EXERCISE DETAILS
Print the whole listing exactly.

DATA EXCERPT
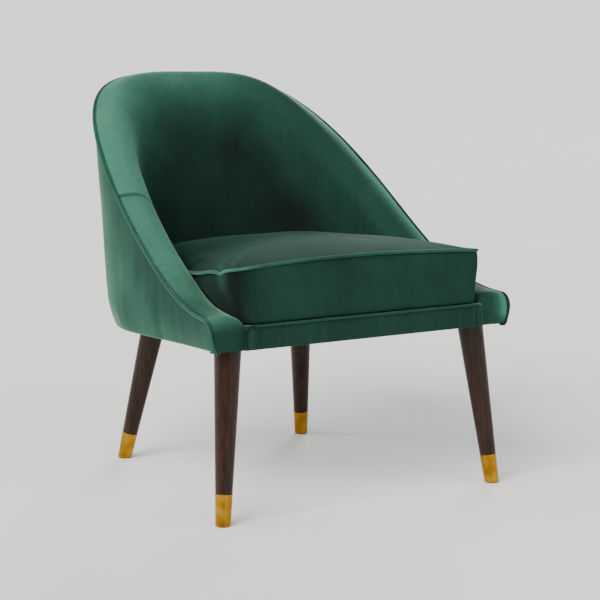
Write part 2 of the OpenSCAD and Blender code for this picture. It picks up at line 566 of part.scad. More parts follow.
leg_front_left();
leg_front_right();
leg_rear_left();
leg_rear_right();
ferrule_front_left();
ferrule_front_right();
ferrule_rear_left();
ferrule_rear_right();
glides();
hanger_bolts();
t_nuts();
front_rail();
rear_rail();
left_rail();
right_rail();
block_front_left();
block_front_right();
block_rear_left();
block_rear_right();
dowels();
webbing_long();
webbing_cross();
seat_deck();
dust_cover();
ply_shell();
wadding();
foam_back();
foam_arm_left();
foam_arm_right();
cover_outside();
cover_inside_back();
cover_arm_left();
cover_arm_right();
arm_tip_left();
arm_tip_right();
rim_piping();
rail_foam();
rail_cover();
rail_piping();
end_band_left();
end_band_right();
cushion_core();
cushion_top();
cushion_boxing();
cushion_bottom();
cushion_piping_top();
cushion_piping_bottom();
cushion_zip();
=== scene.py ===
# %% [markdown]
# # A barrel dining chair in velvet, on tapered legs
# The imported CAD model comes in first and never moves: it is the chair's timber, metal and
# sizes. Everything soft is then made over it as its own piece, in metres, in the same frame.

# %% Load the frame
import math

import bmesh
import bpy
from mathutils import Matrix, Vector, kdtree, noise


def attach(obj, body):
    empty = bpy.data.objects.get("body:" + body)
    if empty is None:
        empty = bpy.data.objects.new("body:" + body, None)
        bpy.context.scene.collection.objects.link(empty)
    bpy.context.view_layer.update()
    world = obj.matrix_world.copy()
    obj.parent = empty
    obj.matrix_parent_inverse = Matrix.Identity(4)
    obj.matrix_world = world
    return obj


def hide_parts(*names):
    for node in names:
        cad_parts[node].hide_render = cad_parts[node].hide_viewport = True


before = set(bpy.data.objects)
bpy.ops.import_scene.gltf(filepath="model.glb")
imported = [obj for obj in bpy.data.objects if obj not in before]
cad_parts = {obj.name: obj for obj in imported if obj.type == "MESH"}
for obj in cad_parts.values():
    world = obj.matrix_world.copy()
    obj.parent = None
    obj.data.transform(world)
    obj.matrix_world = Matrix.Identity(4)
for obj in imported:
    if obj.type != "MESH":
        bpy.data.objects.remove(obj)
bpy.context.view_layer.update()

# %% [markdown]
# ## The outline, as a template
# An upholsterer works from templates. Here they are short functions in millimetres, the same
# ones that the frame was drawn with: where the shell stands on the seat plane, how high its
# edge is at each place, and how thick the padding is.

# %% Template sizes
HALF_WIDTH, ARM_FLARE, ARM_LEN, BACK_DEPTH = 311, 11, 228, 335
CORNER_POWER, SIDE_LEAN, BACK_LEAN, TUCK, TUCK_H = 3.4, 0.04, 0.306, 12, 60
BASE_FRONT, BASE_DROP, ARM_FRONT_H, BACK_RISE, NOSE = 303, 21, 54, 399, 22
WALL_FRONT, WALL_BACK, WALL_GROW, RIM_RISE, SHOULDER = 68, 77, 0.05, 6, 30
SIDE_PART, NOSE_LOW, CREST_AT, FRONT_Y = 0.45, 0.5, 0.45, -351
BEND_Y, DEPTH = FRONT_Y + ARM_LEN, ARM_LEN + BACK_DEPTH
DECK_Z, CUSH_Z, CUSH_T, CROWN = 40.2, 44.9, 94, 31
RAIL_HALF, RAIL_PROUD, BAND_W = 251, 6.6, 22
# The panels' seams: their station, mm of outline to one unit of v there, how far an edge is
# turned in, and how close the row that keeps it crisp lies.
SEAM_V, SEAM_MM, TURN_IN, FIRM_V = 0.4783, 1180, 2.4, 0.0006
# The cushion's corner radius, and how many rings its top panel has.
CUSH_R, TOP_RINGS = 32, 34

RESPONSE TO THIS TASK
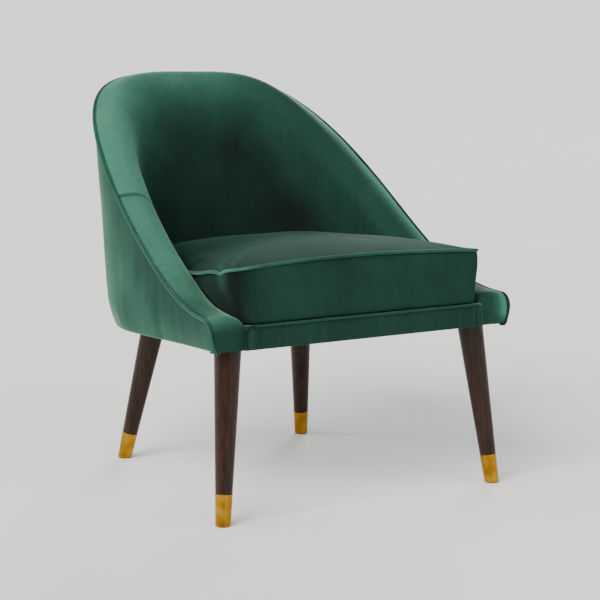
Write part 2 of the OpenSCAD and Blender code for this picture. It picks up at line 566 of part.scad. More parts follow.
leg_front_left();
leg_front_right();
leg_rear_left();
leg_rear_right();
ferrule_front_left();
ferrule_front_right();
ferrule_rear_left();
ferrule_rear_right();
glides();
hanger_bolts();
t_nuts();
front_rail();
rear_rail();
left_rail();
right_rail();
block_front_left();
block_front_right();
block_rear_left();
block_rear_right();
dowels();
webbing_long();
webbing_cross();
seat_deck();
dust_cover();
ply_shell();
wadding();
foam_back();
foam_arm_left();
foam_arm_right();
cover_outside();
cover_inside_back();
cover_arm_left();
cover_arm_right();
arm_tip_left();
arm_tip_right();
rim_piping();
rail_foam();
rail_cover();
rail_piping();
end_band_left();
end_band_right();
cushion_core();
cushion_top();
cushion_boxing();
cushion_bottom();
cushion_piping_top();
cushion_piping_bottom();
cushion_zip();
=== scene.py ===
# %% [markdown]
# # A barrel dining chair in velvet, on tapered legs
# The imported CAD model comes in first and never moves: it is the chair's timber, metal and
# sizes. Everything soft is then made over it as its own piece, in metres, in the same frame.

# %% Load the frame
import math

import bmesh
import bpy
from mathutils import Matrix, Vector, kdtree, noise


def attach(obj, body):
    empty = bpy.data.objects.get("body:" + body)
    if empty is None:
        empty = bpy.data.objects.new("body:" + body, None)
        bpy.context.scene.collection.objects.link(empty)
    bpy.context.view_layer.update()
    world = obj.matrix_world.copy()
    obj.parent = empty
    obj.matrix_parent_inverse = Matrix.Identity(4)
    obj.matrix_world = world
    return obj


def hide_parts(*names):
    for node in names:
        cad_parts[node].hide_render = cad_parts[node].hide_viewport = True


before = set(bpy.data.objects)
bpy.ops.import_scene.gltf(filepath="model.glb")
imported = [obj for obj in bpy.data.objects if obj not in before]
cad_parts = {obj.name: obj for obj in imported if obj.type == "MESH"}
for obj in cad_parts.values():
    world = obj.matrix_world.copy()
    obj.parent = None
    obj.data.transform(world)
    obj.matrix_world = Matrix.Identity(4)
for obj in imported:
    if obj.type != "MESH":
        bpy.data.objects.remove(obj)
bpy.context.view_layer.update()

# %% [markdown]
# ## The outline, as a template
# An upholsterer works from templates. Here they are short functions in millimetres, the same
# ones that the frame was drawn with: where the shell stands on the seat plane, how high its
# edge is at each place, and how thick the padding is.

# %% Template sizes
HALF_WIDTH, ARM_FLARE, ARM_LEN, BACK_DEPTH = 311, 11, 228, 335
CORNER_POWER, SIDE_LEAN, BACK_LEAN, TUCK, TUCK_H = 3.4, 0.04, 0.306, 12, 60
BASE_FRONT, BASE_DROP, ARM_FRONT_H, BACK_RISE, NOSE = 303, 21, 54, 399, 22
WALL_FRONT, WALL_BACK, WALL_GROW, RIM_RISE, SHOULDER = 68, 77, 0.05, 6, 30
SIDE_PART, NOSE_LOW, CREST_AT, FRONT_Y = 0.45, 0.5, 0.45, -351
BEND_Y, DEPTH = FRONT_Y + ARM_LEN, ARM_LEN + BACK_DEPTH
DECK_Z, CUSH_Z, CUSH_T, CROWN = 40.2, 44.9, 94, 31
RAIL_HALF, RAIL_PROUD, BAND_W = 251, 6.6, 22
# The panels' seams: their station, mm of outline to one unit of v there, how far an edge is
# turned in, and how close the row that keeps it crisp lies.
SEAM_V, SEAM_MM, TURN_IN, FIRM_V = 0.4783, 1180, 2.4, 0.0006
# The cushion's corner radius, and how many rings its top panel has.
CUSH_R, TOP_RINGS = 32, 34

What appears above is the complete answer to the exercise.